Teachers began teaching to the test. Facing the embarrassment of continued failure and the threat of closure, states set standards so low they were laughable. When none of this worked some schools and teachers resorted to cheating.

But No Child Left Behind, even with all of its deficiencies, is not the root cause of school failure. It is simply the latest misguided reform effort.

Public school failure can be traced directly to the technique of reform: centralized legal dictates. A steady accretion of law since the 1960s has smothered personality and individual responsibility in schools. There’s no oxygen left for educators to build healthy school cultures.

Law became our de facto school management system as an unintended result of the rights revolution. Desegregation required new laws, but reformers didn’t stop with those important changes.

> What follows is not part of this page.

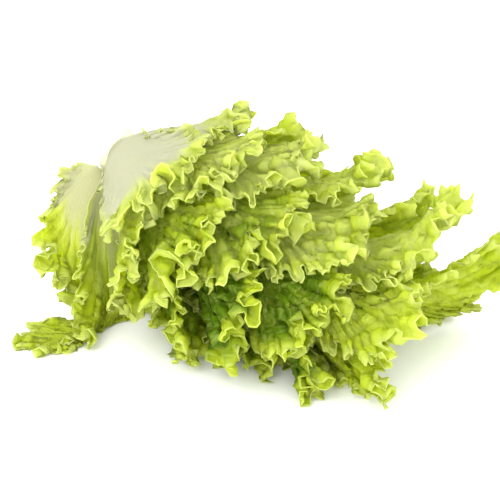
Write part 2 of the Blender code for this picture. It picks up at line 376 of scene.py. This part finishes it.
def frilled(leaf, place, t, inside, corners, covered):
    sunk = np.zeros_like(t)  # how deep in a fold each place is, which the colours also use for painted shade in the folds
    for level in frillLevels:
        waves = round(leaf.marginLength / level["every"])
        phase = math.pi * waves * t + level["sway"] * leaf.wander(t, frillPlay["swayWaves"])
        depth = level["depth"] * mix(1.0, frillPlay["depthIfPale"], leaf.pale)
        turned = leaf.wander(t, frillPlay["turnWaves"])
        phase += frillPlay["turn"] * np.sin(inside / depth * frillPlay["turnsInDepth"] + leaf.phases[5] + turned)
        swing, swingWaves = frillPlay["heightSwing"]
        uneven = np.clip(frillPlay["height"] + swing * leaf.wander(t, swingWaves), *frillPlay["heightLimits"])
        height = level["height"] * np.exp(-((inside / depth) ** 1.5)) * corners * uneven
        height *= mix(1.0, level["confined"], covered)
        sunk += height / level["height"] * np.cos(phase)
        alongMargin, _, inwards = directions(place)
        slide = level["overhang"] * height**2 * 2.0 * math.pi * waves / leaf.marginLength * np.sin(2.0 * phase)
        place = place + inwards * (height * np.cos(phase))[..., None] + alongMargin * slide[..., None]
    return place, sunk


def lobesAndTeeth(leaf, t, inside):  # how far each place reaches outwards
    swing, swingWaves = edgeShape["lobeSwing"]
    lobe = np.sin(math.pi * leaf.marginLength / edgeShape["lobeEvery"] * t + swing * leaf.wander(t, swingWaves))
    swing, swingWaves = edgeShape["toothSwing"]
    turned = swing * leaf.wander(t, swingWaves)
    saw = np.abs(np.sin(0.5 * math.pi * leaf.marginLength / edgeShape["toothEvery"] * t + turned))
    swing, swingWaves = edgeShape["sharpSwing"]
    sharp = np.clip(edgeShape["sharp"] + swing * leaf.wander(t, swingWaves), *edgeShape["sharpLimits"])
    out = edgeShape["lobe"] * lobe * np.exp(-inside / edgeShape["lobeDepth"])
    tooth = edgeShape["tooth"] * sharp * (edgeShape["toothMiddle"] - saw)
    return out + tooth * np.exp(-inside / edgeShape["toothDepth"])


def blistersOn(leaf, across, along, rib, covered):  # how far the blade is lifted
    lifted, bend = np.zeros_like(across), edgeShape["blisterBend"]
    for height, size in edgeShape["blisters"]:
        a, b = across / size, along / size
        lump = np.sin(2.0 * math.pi * (a + bend * np.sin(b * 2.1)) + leaf.phases[1])
        lifted += height * lump * np.sin(2.0 * math.pi * (b + bend * np.sin(a * 1.7)) + leaf.phases[2])
    share = ease(along / (edgeShape["blistersOver"] * leaf.length) - edgeShape["blistersFrom"] - leaf.pale)
    return lifted * (share * (1.0 - rib) * mix(1.0, edgeShape["blistersIfCovered"], covered))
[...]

They wanted to guarantee not just equality of opportunity but fairness in every interaction. So they started writing elaborate codes governing daily classroom choices.

Now, some 50 years later, a legal library is required to keep up with mandates for due process, special education, work rules, and a jungle of local laws and regulations that try to dictate a uniform response to any issue that might arise. A 2004 study of the rules in one New York City school by Common Good, the legal reform organization I run, found that the daily decisions made by teachers and principals are dictated by thousands of regulations.

Over 60 steps and legal considerations are required to suspend a disruptive student. Manuals of 200 pages describe the “rights” of students. Work rules in the union contract have the force of law and hamstring principals in the most basic management decisions.

Law is brilliantly ineffective as a management tool. It is too rigid and doesn’t account for the need to adjust to particular circumstances. Fairness generally depends on context and requires judgment on the spot.

Looking at daily choices as a matter of legal rights polarizes people. One effect is paralysis: Educators will do almost anything to avoid yet another legal argument. Another effect is bureaucracy growing at warp speed, as educators write rules to validate the legality of ordinary choices. Fairness disappears when rules replace common sense, as in the recent suspension in Michigan of a 6-year-old for pointing his finger like a gun, mandated under “zero tolerance” rules.

Experts say you can tell a successful school within five minutes: There’s a palpable sense of productivity, the low hum of activity, quiet classrooms, students striding purposefully to the next class, and an absence of loud disputes. Many charter and parochial schools fit this description, proving that creating such an environment is possible even in the most challenging neighborhoods. What’s different about those schools? Daily choices aren’t dictated by law.

America’s schools can never be fixed as long as teachers and principals go through the day responding to rules instead of their common sense. We must let the humans take charge again. The guiding principle should be to replace legal dictates with individual responsibility.

First, we must restore teachers’ authority to maintain order. A 2004 Public Agenda survey found that 43% of teachers spend more time trying to maintain order than teaching. The rise of school disorder is directly correlated with the rise of due process, NYU Professor Richard Arum found in his 2003 landmark study “Judging School Discipline.” Teachers must be able to remove disruptive students immediately. Otherwise the other students have no chance to learn. Formal due process should be limited to severe suspensions and expulsion.

Second, we must replace bureaucracy with individual responsibility. Both teachers and principals are immoblized by law. The cure is mutual disarmament. Teachers must be given the freedom to be themselves. Good teachers hold the attention of class through their personality, not rote recitations. By encouraging teachers to be professionals again, good people will be attracted to teaching as a career.
At the same time, principals must have freedom to get rid of bad teachers. If teachers want to be free to use their best judgment, principals must be free to decide whether the teacher is doing the job.
Reviving accountability does not mean unlimited discretion. The key is to abandon adversarial legal proceedings and protect against abuses with a local oversight committee. Parents and other teachers know who’s good and who’s not. That review can be made in weeks—not the years often required in a due process hearing.

President Obama has long championed the expansion of charter schools. But scaling up these schools, which educate only 3% of America’s students, will take decades. The better idea lies in plain view: Let public schools operate with the same freedoms as charter schools.